Biogen’s share price dropped 19 percent on Friday, but some market watchers believe that’s a buying opportunity for investors.
Biogen’s (NASDAQ:BIIB) share price dropped 19 percent, to $300.03, on Friday when the company released its Q2 2015 results. According to Bloomberg, that is its biggest intraday drop in almost seven years.
The fall came as the company reported revenues of $2.6 billion, only a 7-percent increase from the year-ago quarter. This sluggish growth has been attributed to low revenues from Biogen’s blockbuster multiple sclerosis treatment, Tecfidera, which has been the company’s main growth driver since its launch two years ago.
Bloomberg states that the drug’s sales of $463 million fell short of analysts’ predictions of $2.73 billion. Sales of its other multiple sclerosis drugs (such as Avonex, which brought in $615 million, and Tysabri, which earned $463 million) were also notably lower than analysts’ estimates. These disappointing results led Biogen to reduce its expected rate of global growth to 6 to 8 percent, down from growth of 14 to 16 percent predicted in January.
The decrease in Biogen’s share price also caused a drop in the iShares NASDAQ Biotechnology index (NASDAQ:IBB). According to a Wall Street Journal article, the index (which was up 30 percent on Thursday) fell by 1.9 percent the following day.
Promise in the pipeline
Biotech companies are highly dependent on the drugs they have in their pipelines: promising clinical trials can cause share prices to soar, but disappointing results often have an adverse effect. Reuters reported that Biogen’s share price peaked in March at $475.98, when tests demonstrated that an experimental Alzheimer’s treatment, aducanumab, slowed cognitive mental decline.

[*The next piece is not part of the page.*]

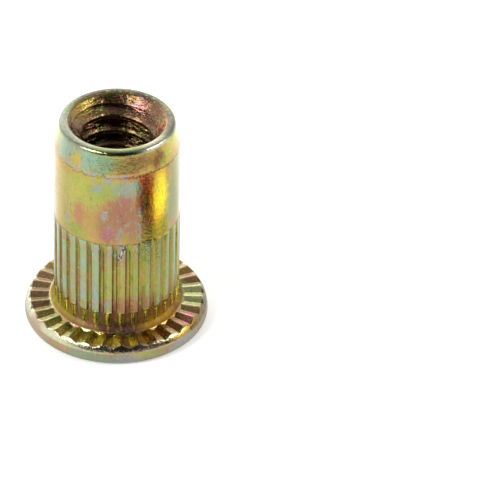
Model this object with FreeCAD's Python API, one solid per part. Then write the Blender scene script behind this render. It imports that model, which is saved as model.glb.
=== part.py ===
import FreeCAD, Part
import math
import os

# A flat-head rivet nut with a knurled crimp sleeve and an inch thread, headed and rolled from one piece of steel.
# It stands on the flat of its head with the threaded end up. The origin is the middle of that flat, and Z is the axis.
# Sizes are in millimetres and angles in degrees. A height is measured up from the flat of the head.

# Thread, 1/4-20 UNC
THREAD_MAJOR_DIA = 6.35
THREAD_PITCH = 1.27
THREAD_HEIGHT_SHARE = 1.0825

# Body over the thread
OVERALL_LENGTH = 16.8
SLEEVE_DIA = 9.0
NOSE_LENGTH = 1.72
NOSE_END_DIA = 8.34
RIM_CORNER_WIDTH = 0.2
RIM_CORNER_DROP = 0.31

# Bore: the screw enters through the head, passes the thin crimp sleeve and then meets the thread
CRIMP_BORE_CLEARANCE = 0.5
CRIMP_BORE_DEPTH = 9.0
DRILL_POINT_ANGLE = 118.0
HEAD_BORE_CHAMFER = 0.3
MOUTH_WIDENING = 0.75
MOUTH_CHAMFER_ANGLE = 90.0

# Head
HEAD_DIA = 13.3
HEAD_FACE_HEIGHT = 1.56
HEAD_EDGE_RADIUS = 0.5
HEAD_WALL_TOP = 0.96
HEAD_WALL_TAPER = 0.07
SHOULDER_WIDTH = 0.37
SHOULDER_BULGE = 0.06
NECK_FILLET = 0.4

# Knurl on the crimp sleeve: grooves rolled into it, with the metal between them raised to crowned ribs
RIB_COUNT = 30
RIB_PROUD = 0.04
RIB_TOP = 9.13
GROOVE_DEPTH = 0.15
GROOVE_FLOOR_WIDTH = 0.2
GROOVE_FLANK_ANGLE = 35.0
GROOVE_RUN_OUT = 0.85
GROOVE_ANGLE = -89.3

# Lower end of a rib: the full width stops short of the head, and a narrow tail runs on almost to the neck's fillet
RIB_FULL_BOTTOM = 3.05
RIB_TAIL_TOP = 2.8
RIB_TAIL_GAP = 0.09
RIB_TAIL_WIDTH = 0.28
RIB_TIP_WIDTH = 0.2

# Teeth pressed into the face of the head: radial V valleys that widen and deepen outwards and leave narrow ridges.
# Their inner ends are walls that lean back towards the neck, as the pressing tool leaves them.
TOOTH_COUNT = 30
TOOTH_LAND = 0.06
TOOTH_FLANK_ANGLE = 19.0
TOOTH_RING_WIDTH = 0.05
VALLEY_END_ANGLE = 40.0
VALLEY_ANGLE = -90.5

# How far a cutting shape reaches past the surface that it cuts
OVERCUT = 0.05

thread_major = THREAD_MAJOR_DIA / 2
thread_minor = thread_major - THREAD_HEIGHT_SHARE * THREAD_PITCH / 2
sleeve = SLEEVE_DIA / 2
nose_end = NOSE_END_DIA / 2
rim_edge = nose_end - RIM_CORNER_WIDTH
mouth = thread_major + MOUTH_WIDENING / 2
crimp_bore = thread_major + CRIMP_BORE_CLEARANCE / 2
head = HEAD_DIA / 2
rib_crest = sleeve + RIB_PROUD
groove_floor = rib_crest - GROOVE_DEPTH
neck_foot = groove_floor + NECK_FILLET
shoulder_top = head - HEAD_WALL_TAPER - SHOULDER_WIDTH
neck_top = HEAD_FACE_HEIGHT + NECK_FILLET
tail_bottom = neck_top + RIB_TAIL_GAP


def point(radius, height):
    """A point of the half section, in the XZ plane."""
    return FreeCAD.Vector(radius, 0, height)


def line(start, end):
    return Part.LineSegment(start, end).toShape()


def arc(start, middle, end):
    return Part.Arc(start, middle, end).toShape()


def bulged_arc(start, end, bulge):
    """An arc whose middle stands off the chord by the bulge, away from the axis for a rising chord."""
    chord = end.sub(start)
    outward = FreeCAD.Vector(chord.z, 0, -chord.x).normalize()
    middle = start.add(end).multiply(0.5).add(outward.multiply(bulge))
    return arc(start, middle, end)


def quarter_arc(center, radius, from_angle, to_angle):
    """An arc of the half section between two angles about its centre, where 0 points away from the axis."""
    def at(angle):
        turn = math.radians(angle)
        return center.add(FreeCAD.Vector(radius * math.cos(turn), 0, radius * math.sin(turn)))
    return arc(at(from_angle), at((from_angle + to_angle) / 2), at(to_angle))


def path_of(points):
    """Straight edges from each point to the next."""
    return [line(start, end) for start, end in zip(points, points[1:])]


def revolved(edges):
    """The solid of revolution about Z of a closed half section."""
    face = Part.Face(Part.Wire(Part.__sortEdges__(edges)))
    return face.revolve(FreeCAD.Vector(0, 0, 0), FreeCAD.Vector(0, 0, 1), 360)


def around_axis(shape, count, first_angle):
    """Evenly spaced copies of a shape about Z. The shape itself lies on the XZ plane."""
    copies = []
    for index in range(count):
        copy = shape.copy()
        copy.rotate(FreeCAD.Vector(0, 0, 0), FreeCAD.Vector(0, 0, 1), first_angle + index * 360.0 / count)
        copies.append(copy)
    return copies


def blank():
    """The outside with no bore, knurl or teeth: head, neck, core of the crimp sleeve, plain sleeve, tapered nose."""
    edge_center = point(head - HEAD_EDGE_RADIUS, HEAD_EDGE_RADIUS)
    wall_foot = point(head, HEAD_EDGE_RADIUS)
    wall_top = point(head - HEAD_WALL_TAPER, HEAD_WALL_TOP)
    face_edge = point(shoulder_top, HEAD_FACE_HEIGHT)
    fillet_center = point(neck_foot, neck_top)
    nose_foot = point(sleeve, OVERALL_LENGTH - NOSE_LENGTH)
    nose_top = point(nose_end, OVERALL_LENGTH - RIM_CORNER_DROP)
    rim = point(rim_edge, OVERALL_LENGTH)

    edges = [line(point(0, 0), point(head - HEAD_EDGE_RADIUS, 0))]
    edges.append(quarter_arc(edge_center, HEAD_EDGE_RADIUS, -90, 0))
    edges.append(line(wall_foot, wall_top))
    edges.append(bulged_arc(wall_top, face_edge, SHOULDER_BULGE))
    edges.append(line(face_edge, point(neck_foot, HEAD_FACE_HEIGHT)))
    edges.append(quarter_arc(fillet_center, NECK_FILLET, 270, 180))
    edges += path_of([
        point(groove_floor, neck_top),
        point(groove_floor, RIB_TOP),
        point(sleeve, RIB_TOP),
        nose_foot,
        nose_top,
    ])
    edges.append(bulged_arc(nose_top, rim, RIM_CORNER_WIDTH / 4))
    edges += path_of([rim, point(0, OVERALL_LENGTH), point(0, 0)])
    return revolved(edges)


def bore():
    """The hollow: chamfered crimp bore, drill point, threaded stretch at its minor diameter, chamfered mouth."""
    drill_point_length = (crimp_bore - thread_minor) / math.tan(math.radians(DRILL_POINT_ANGLE / 2))
    chamfer_length = (mouth - thread_minor) / math.tan(math.radians(MOUTH_CHAMFER_ANGLE / 2))
    return revolved(path_of([
        point(0, -OVERCUT),
        point(crimp_bore + HEAD_BORE_CHAMFER + OVERCUT, -OVERCUT),
        point(crimp_bore, HEAD_BORE_CHAMFER),
        point(crimp_bore, CRIMP_BORE_DEPTH),
        point(thread_minor, CRIMP_BORE_DEPTH + drill_point_length),
        point(thread_minor, OVERALL_LENGTH - chamfer_length),
        point(mouth, OVERALL_LENGTH),
        point(mouth, OVERALL_LENGTH + OVERCUT),
        point(0, OVERALL_LENGTH + OVERCUT),
        point(0, -OVERCUT),
    ]))


def crowned_column():
    """The knurl before its grooves: a crown for each rib, which rises from the sleeve's surface and falls back to it."""
    half_pitch = 180.0 / RIB_COUNT

    def at(radius, angle):
        turn = math.radians(angle)
        return FreeCAD.Vector(radius * math.cos(turn), radius * math.sin(turn), tail_bottom)

    crowns = []
    for index in range(RIB_COUNT):
        left = GROOVE_ANGLE + 2 * index * half_pitch
        crowns.append(arc(at(sleeve, left), at(rib_crest, left + half_pitch), at(sleeve, left + 2 * half_pitch)))
    column = Part.Face(Part.Wire(crowns)).extrude(FreeCAD.Vector(0, 0, RIB_TOP - tail_bottom))
    return column.common(tail_chamfer())


def tail_chamfer():
    """A round envelope of the knurl whose lower edge slopes, so that the ribs run out into the neck."""
    reach = rib_crest + OVERCUT
    return revolved(path_of([
        point(0, tail_bottom),
        point(groove_floor, tail_bottom),
        point(reach, tail_bottom + reach - groove_floor),
        point(reach, RIB_TOP),
        point(0, RIB_TOP),
        point(0, tail_bottom),
    ]))


def groove_section(height, floor_half_width, floor_radius):
    """One level section of a groove: a flat floor and two flanks that open outwards past the rib crests."""
    reach = rib_crest + OVERCUT
    mouth_half_width = floor_half_width + (reach - floor_radius) * math.tan(math.radians(GROOVE_FLANK_ANGLE))
    corners = [
        FreeCAD.Vector(floor_radius, -floor_half_width, height),
        FreeCAD.Vector(reach, -mouth_half_width, height),
        FreeCAD.Vector(reach, mouth_half_width, height),
        FreeCAD.Vector(floor_radius, floor_half_width, height),
    ]
    return Part.makePolygon(corners + corners[:1])


def floor_beside(rib_width):
    """Half the floor of a groove that leaves ribs of this width at their crests."""
    rib_pitch = 2 * math.pi * rib_crest / RIB_COUNT
    flank_spread = GROOVE_DEPTH * math.tan(math.radians(GROOVE_FLANK_ANGLE))
    return (rib_pitch - rib_width) / 2 - flank_spread


def groove():
    """One rolled groove. It fades to a point at its top, and widens at the neck round the tails of the ribs."""
    narrow = GROOVE_FLOOR_WIDTH / 2
    sections = [
        groove_section(tail_bottom - OVERCUT, floor_beside(RIB_TIP_WIDTH), groove_floor),
        groove_section(RIB_TAIL_TOP, floor_beside(RIB_TAIL_WIDTH), groove_floor),
        groove_section(RIB_FULL_BOTTOM, narrow, groove_floor),
        groove_section(RIB_TOP - GROOVE_RUN_OUT, narrow, groove_floor),
        groove_section(RIB_TOP, narrow / 4, sleeve),
    ]
    return Part.makeLoft(sections, True, True)


def valley():
    """One tooth valley: a V whose flanks meet the next valley's at a narrow ridge, ended by a wall round the neck."""
    pitch_slope = math.tan(math.pi / TOOTH_COUNT)
    flank_slope = math.tan(math.radians(TOOTH_FLANK_ANGLE))
    vanishing_radius = TOOTH_LAND / 2 / pitch_slope
    fall_angle = math.degrees(math.atan(flank_slope * pitch_slope))
    length = head - vanishing_radius + OVERCUT

    corners = [
        FreeCAD.Vector(0, 0, 0),
        FreeCAD.Vector(0, length, length * flank_slope),
        FreeCAD.Vector(0, -length, length * flank_slope),
    ]
    v_face = Part.Face(Part.makePolygon(corners + corners[:1]))
    v_run = v_face.extrude(FreeCAD.Vector(length, 0, 0))
    v_run.rotate(FreeCAD.Vector(0, 0, 0), FreeCAD.Vector(0, 1, 0), fall_angle)
    v_run.translate(point(vanishing_radius, HEAD_FACE_HEIGHT))
    return v_run.common(tooth_zone())


def tooth_zone():
    """The round space outside the neck in which the valleys lie. Its inner wall leans back towards the neck."""
    inner = neck_foot + TOOTH_RING_WIDTH
    wall_slope = math.tan(math.radians(VALLEY_END_ANGLE))
    reach = head + OVERCUT
    top = HEAD_FACE_HEIGHT + OVERCUT
    return revolved(path_of([
        point(inner - OVERCUT * wall_slope, top),
        point(reach, top),
        point(reach, HEAD_EDGE_RADIUS),
        point(inner + (HEAD_FACE_HEIGHT - HEAD_EDGE_RADIUS) * wall_slope, HEAD_EDGE_RADIUS),
        point(inner - OVERCUT * wall_slope, top),
    ]))


def rivet_nut():
    """The whole nut: the blank and the knurl's crowns, less the bore, the grooves and the head's valleys."""
    body = blank().fuse(crowned_column())
    body = body.cut(bore())
    body = body.cut(around_axis(groove(), RIB_COUNT, GROOVE_ANGLE))
    body = body.cut(around_axis(valley(), TOOTH_COUNT, VALLEY_ANGLE))
    return body.removeSplitter()


os.makedirs("parts", exist_ok=True)
nut = rivet_nut()
nut.exportStep("parts/rivet_nut.step")
print("solids", len(nut.Solids), "valid", nut.isValid(), "volume", round(nut.Volume, 2), "faces", len(nut.Faces))
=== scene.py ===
import logging
import math
from collections.abc import Callable, Sequence
from dataclasses import dataclass, field
from enum import Enum
from functools import partial

import bmesh
import bpy
import numpy as np
from mathutils import Matrix, Vector


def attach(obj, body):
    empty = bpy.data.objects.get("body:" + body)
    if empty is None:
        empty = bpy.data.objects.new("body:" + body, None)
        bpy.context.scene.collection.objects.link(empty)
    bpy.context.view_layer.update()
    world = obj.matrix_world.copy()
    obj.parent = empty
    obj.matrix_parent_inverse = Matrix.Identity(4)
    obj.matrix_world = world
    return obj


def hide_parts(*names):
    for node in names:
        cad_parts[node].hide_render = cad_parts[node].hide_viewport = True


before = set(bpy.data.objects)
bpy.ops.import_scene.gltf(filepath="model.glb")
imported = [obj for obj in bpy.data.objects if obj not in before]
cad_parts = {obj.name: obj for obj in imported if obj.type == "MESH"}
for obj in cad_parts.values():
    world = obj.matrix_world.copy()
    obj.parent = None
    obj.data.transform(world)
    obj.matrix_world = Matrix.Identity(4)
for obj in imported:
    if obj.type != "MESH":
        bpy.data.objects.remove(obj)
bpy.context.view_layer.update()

# A flat-head rivet nut in yellow-chromated steel, stood on its head with the threaded end up.
# Sizes are in millimetres and angles in degrees until a mesh is written, which is in metres.

MM = 0.001
NODE = "rivet_nut"

# the node types used most, and the sockets of a Mix node that mixes colours
MATH = "ShaderNodeMath"
VECTOR_MATH = "ShaderNodeVectorMath"
MAP_RANGE = "ShaderNodeMapRange"
NOISE = "ShaderNodeTexNoise"
MIX = "ShaderNodeMix"
SHARE = 0
UNDER = 6
OVER = 7
MIXED = 2

log = logging.getLogger("rivet_nut")

Colour = tuple[float, float, float, float]
Source = bpy.types.NodeSocket | float | tuple
NodeMaker = Callable[..., bpy.types.NodeSocket]


def linear(hex_colour: str) -> Colour:
    """Turn an sRGB hex value to a linear colour.

    Args:
        hex_colour: six hex digits.

    Returns:
        Red, green, blue and an alpha of 1.
    """
    channels = [int(hex_colour[i:i + 2], 16) / 255 for i in (0, 2, 4)]
    red, green, blue = [c / 12.92 if c <= 0.04045 else ((c + 0.055) / 1.055) ** 2.4 for c in channels]
    return red, green, blue, 1.0


def smooth_min(a: np.ndarray, b: np.ndarray, reach: float) -> np.ndarray:
    """The lower of two values, with the corner between them rounded.

    Args:
        a: first values.
        b: second values.
        reach: how far apart the two may be and still be blended.

    Returns:
        The blended lower values.
    """
    share = np.clip(0.5 + 0.5 * (b - a) / reach, 0, 1)
    return b + (a - b) * share - reach * share * (1 - share)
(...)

In a 54-week experiment, positive results were seen in patients who received a 3-milligram dose of the drug, and even more pronounced results were witnessed in participants who received a 10-milligram dose.
A new Phase 1 trial was then initiated to test 6-milligram dosages, and results were expected to fall between the 3-milligram and 10-milligram dosages. However, the results of this trial, released last Wednesday, were mixed: the drug significantly reduced beta amyloid plague in the brain, but failed to demonstrate a statistically significant slow in mental decline.
Even so, Biogen CEO Dr. George Scangos remains hopeful about future clinical tests. In the company’s Q2 report, he is quoted saying, “we are excited to report we are now actively recruiting for two global Phase 3 studies of aducanumab in patients with early Alzheimer’s disease. We see aducanumab as a potentially transformational opportunity for Biogen, and for patients with this devastating disease.”
Unexpected opportunity for investment?
At least some market watchers share his optimism about Biogen. Another Wall Street Journal article states that Deutsche Bank (NYSE:DB) analysts’ estimate of aducanumab’s ultimate potential for success remains the same, at 25 percent.
Furthermore, on Thursday, Forbes’ Spencer Jakab gave a relatively positive assessment of Biogen’s position in the biotech market. Concluding that the clinical results of the company’s potential Alzheimer’s drug are not “conclusively bad,” he said that “any mild disappointment about Friday’s results, could mean a rare thing for a biotechnology stock in this environment: a buying opportunity.”
Investors will have to judge for themselves whether that assessment is correct or if now is the time to get away from Biogen. In any case, it will certainly be interesting to watch the company’s next move.